Researchers have discovered an intriguing survival mechanism in yeast cells under stress, where ribosomes – the cell’s protein factories – hibernate on mitochondria to conserve energy. This adaptation could hold important insights for understanding cancer cell behavior and improving treatment. Ribosomes and mitochondria are essential components of eukaryotic cells, including those in humans.
Yeast Cells’ Remarkable Adaptation to Starvation
Yeast, a common organism used in brewing and baking, has long been a valuable model for studying fundamental cellular processes. Researchers from the European Molecular Biology Laboratory (EMBL) Heidelberg’s Mattei Team and the University of Virginia School of Medicine have uncovered a fascinating adaptation that yeast cells utilize during times of stress, such as nutrient deprivation.
They observed that when yeast cells are starved, their mitochondria – the powerhouses of the cell – become coated with a swarm of massive molecular complexes called ribosomes. Ribosomes are the cell’s protein-producing machinery, responsible for translating genetic information into functional proteins. However, in these starving yeast cells, the ribosomes attached to the mitochondria are not actively producing proteins. Instead, they are in a state of hibernation, conserving energy until better days arrive.

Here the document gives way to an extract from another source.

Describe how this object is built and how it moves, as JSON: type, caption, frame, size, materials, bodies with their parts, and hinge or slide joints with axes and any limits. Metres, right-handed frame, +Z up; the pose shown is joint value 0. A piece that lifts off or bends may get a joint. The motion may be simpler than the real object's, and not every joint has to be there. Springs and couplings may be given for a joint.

Ribosomes’ Unusual Attachment to Mitochondria
What makes this observation even more intriguing is the way the ribosomes are attaching to the mitochondrial outer membrane. Traditionally, ribosomes were known to interact with membranes through their large subunit, but in these starving yeast cells, the researchers observed that the ribosomes were attaching in an upside-down manner, using their small subunit instead.
“So far, ribosomes were known to interact with membranes only via their large subunit. But in starved cells, we saw that they do this upside-down, via the small subunit,” said Simone Mattei, the team leader. The team is now investigating the specific mechanisms behind this unusual attachment, which could hold valuable insights into cellular adaptation strategies.

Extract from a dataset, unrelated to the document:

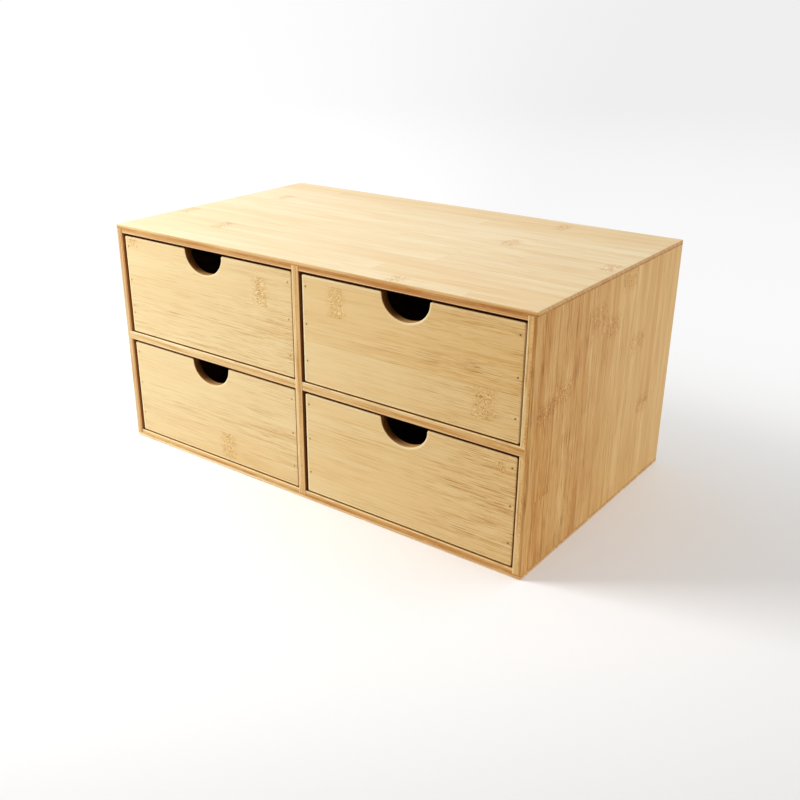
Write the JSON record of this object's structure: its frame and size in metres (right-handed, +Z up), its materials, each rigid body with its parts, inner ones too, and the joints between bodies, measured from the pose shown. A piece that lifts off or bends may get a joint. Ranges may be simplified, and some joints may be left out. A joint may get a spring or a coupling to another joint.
{
  "type": "desktop mini drawers",
  "caption": "Low box-shaped desktop cabinet of light bamboo boards, with loose drawers in a grid that slide out by half-round finger notches.",
  "frame": {"origin": "middle of the underside, on the surface that the cabinet stands on", "axes": "+Z up, the drawer fronts face -Y, +X to the right of someone facing the front"},
  "size_m": [0.35, 0.205, 0.17],
  "materials": {
    "outer_board": "satin laminated bamboo, three-ply edge",
    "inner_board": "satin laminated bamboo, three-ply edge",
    "back_panel": "satin bamboo veneer panel",
    "drawer_front": "satin laminated bamboo, eased edges",
    "drawer_box": "satin laminated bamboo",
    "drawer_floor": "satin bamboo veneer panel",
    "brads": "dull steel wire, set just below the surface"
  },
  "bodies": {
    "cabinet": {"top_board": "outer_board", "bottom_board": "outer_board", "left_side": "outer_board", "right_side": "outer_board", "centre_divider": "inner_board", "shelf": "inner_board", "back_panel": "back_panel", "back_panel_brads": "brads"},
    "upper_left_drawer": {"upper_left_drawer_front": "drawer_front", "upper_left_drawer_left_side": "drawer_box", "upper_left_drawer_right_side": "drawer_box", "upper_left_drawer_back": "drawer_box", "upper_left_drawer_floor": "drawer_floor", "upper_left_drawer_brads": "brads"},
    "upper_right_drawer": {"upper_right_drawer_front": "drawer_front", "upper_right_drawer_left_side": "drawer_box", "upper_right_drawer_right_side": "drawer_box", "upper_right_drawer_back": "drawer_box", "upper_right_drawer_floor": "drawer_floor", "upper_right_drawer_brads": "brads"},
    "lower_left_drawer": {"lower_left_drawer_front": "drawer_front", "lower_left_drawer_left_side": "drawer_box", "lower_left_drawer_right_side": "drawer_box", "lower_left_drawer_back": "drawer_box", "lower_left_drawer_floor": "drawer_floor", "lower_left_drawer_brads": "brads"},
    "lower_right_drawer": {"lower_right_drawer_front": "drawer_front", "lower_right_drawer_left_side": "drawer_box", "lower_right_drawer_right_side": "drawer_box", "lower_right_drawer_back": "drawer_box", "lower_right_drawer_floor": "drawer_floor", "lower_right_drawer_brads": "brads"}
  },
  "joints": [
    {"name": "upper_left_drawer_slide", "type": "slide", "parent": "cabinet", "child": "upper_left_drawer", "axis": [0, -1, 0], "range_m": [0, 0.18]},
    {"name": "upper_right_drawer_slide", "type": "slide", "parent": "cabinet", "child": "upper_right_drawer", "axis": [0, -1, 0], "range_m": [0, 0.18]},
    {"name": "lower_left_drawer_slide", "type": "slide", "parent": "cabinet", "child": "lower_left_drawer", "axis": [0, -1, 0], "range_m": [0, 0.18]},
    {"name": "lower_right_drawer_slide", "type": "slide", "parent": "cabinet", "child": "lower_right_drawer", "axis": [0, -1, 0], "range_m": [0, 0.18]}
  ]
}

Lessons from Yeast for Understanding Cancer Cell Behavior
The struggles of the starved yeast cells bear some similarities to the challenges faced by cancer cells. When a tumor becomes aggressive, its cells grow rapidly, outpacing the available supply of nutrients and oxygen. This means that most cancer cells are constantly in a state of starvation, a “hell they create for themselves,” as described by Ahmad Jomaa, an assistant professor and group leader at the University of Virginia’s School of Medicine.

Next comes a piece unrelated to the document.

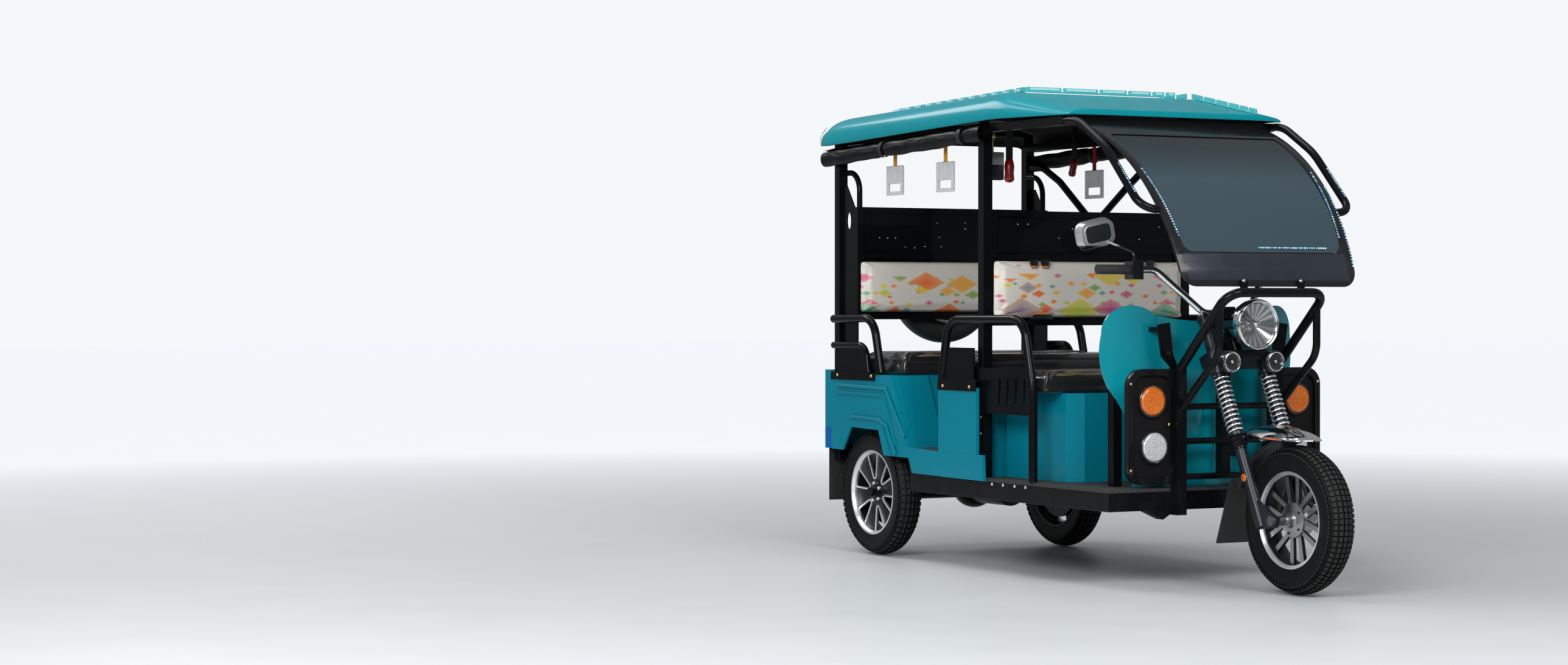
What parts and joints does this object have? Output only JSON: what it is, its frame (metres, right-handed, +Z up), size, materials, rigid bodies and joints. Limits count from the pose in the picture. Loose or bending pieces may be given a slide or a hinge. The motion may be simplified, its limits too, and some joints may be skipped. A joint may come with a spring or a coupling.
{
  "type": "electric rickshaw",
  "caption": "Three-wheeled open electric rickshaw with a steered front wheel, facing passenger benches, a curved windscreen and a domed roof.",
  "frame": {"origin": "on the ground under the middle of the vehicle's length and width", "axes": "+Z up, the front faces -Y, the vehicle's right-hand side is -X"},
  "size_m": [1.0206, 2.682, 1.757],
  "materials": {
    "black_paint": "satin",
    "teal_paint": "gloss",
    "black_plastic": "gloss",
    "matte_black": "matte",
    "black_leather": "gloss",
    "pale_fabric": "matte",
    "dark_fabric": "matte",
    "chrome": "polished",
    "steel": "brushed",
    "aluminium": "satin",
    "rubber": "matte",
    "tyre": "matte",
    "glass": "clear",
    "amber_lens": "gloss",
    "clear_lens": "clear",
    "red_lens": "gloss",
    "mirror": "polished"
  },
  "bodies": {
    "chassis": {"chassis_frame": "black_paint", "floor_deck": "matte_black", "passenger_floor": "matte_black", "body_sides": "teal_paint", "body_rear": "teal_paint", "rear_seat_base": "teal_paint", "mid_box": "teal_paint", "driver_box": "teal_paint", "driver_cushion": "black_leather", "mid_cushion": "black_leather", "rear_cushion": "black_leather", "mid_backrest": "black_paint", "mid_backrest_pad": "pale_fabric", "rear_backrest": "black_paint", "rear_backrest_pad": "pale_fabric", "canopy_frame": "black_paint", "seat_side_plates": "black_paint", "roof_shell": "teal_paint", "roof_edge_blocks": "teal_paint", "curtain_rolls": "dark_fabric", "grab_handles": "clear_lens", "guard_loops": "black_paint", "arm_loops": "black_paint", "side_guard_rail": "black_paint", "rear_axle": "steel", "leaf_springs": "steel", "rear_mud_flaps": "rubber", "tail_lamps": "red_lens", "front_guard": "black_paint", "front_shield": "teal_paint", "shield_columns": "black_paint", "lamp_panels": "black_plastic", "turn_lamps": "amber_lens", "marker_lamps": "clear_lens", "windscreen_frame": "black_plastic", "windscreen_glass": "glass", "windscreen_wings": "black_paint", "spare_wheel": "tyre"},
    "steering": {"fork": "black_paint", "fork_springs": "chrome", "headlamp": "chrome", "headlamp_lens": "clear_lens", "horns": "black_plastic", "handlebar": "chrome", "grips": "rubber", "bar_controls": "matte_black", "mirrors": "mirror", "front_fender": "chrome", "front_mud_flap": "rubber", "front_axle": "steel"},
    "front_wheel": {"front_tyre": "tyre", "front_rim": "aluminium"},
    "rear_wheel_right": {"rear_right_tyre": "tyre", "rear_right_rim": "aluminium"},
    "rear_wheel_left": {"rear_left_tyre": "tyre", "rear_left_rim": "aluminium"}
  },
  "joints": [
    {"name": "steering_turn", "type": "hinge", "parent": "chassis", "child": "steering", "pos_m": [0, -1.01, 0.252], "axis": [0, 0.4226, 0.9063], "range_deg": [-30, 30]},
    {"name": "front_wheel_spin", "type": "hinge", "parent": "steering", "child": "front_wheel", "pos_m": [0, -1.09, 0.251], "axis": [1, 0, 0], "continuous": true},
    {"name": "rear_right_wheel_spin", "type": "hinge", "parent": "chassis", "child": "rear_wheel_right", "pos_m": [-0.423, 0.953, 0.243], "axis": [1, 0, 0], "continuous": true},
    {"name": "rear_left_wheel_spin", "type": "hinge", "parent": "chassis", "child": "rear_wheel_left", "pos_m": [0.423, 0.953, 0.243], "axis": [1, 0, 0], "continuous": true}
  ]
}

Understanding the principles behind how yeast cells adapt to starvation and enter a dormant state to survive could provide valuable insights for cancer research. “That’s why we need to understand the basics of adaptation to starvation and how these cells become dormant to stay alive and avoid death,” said Jomaa. By studying the yeast model first, researchers can then apply those learnings to investigate how cultured cancer cells overcome starvation, which is a critical step in developing more effective cancer treatments.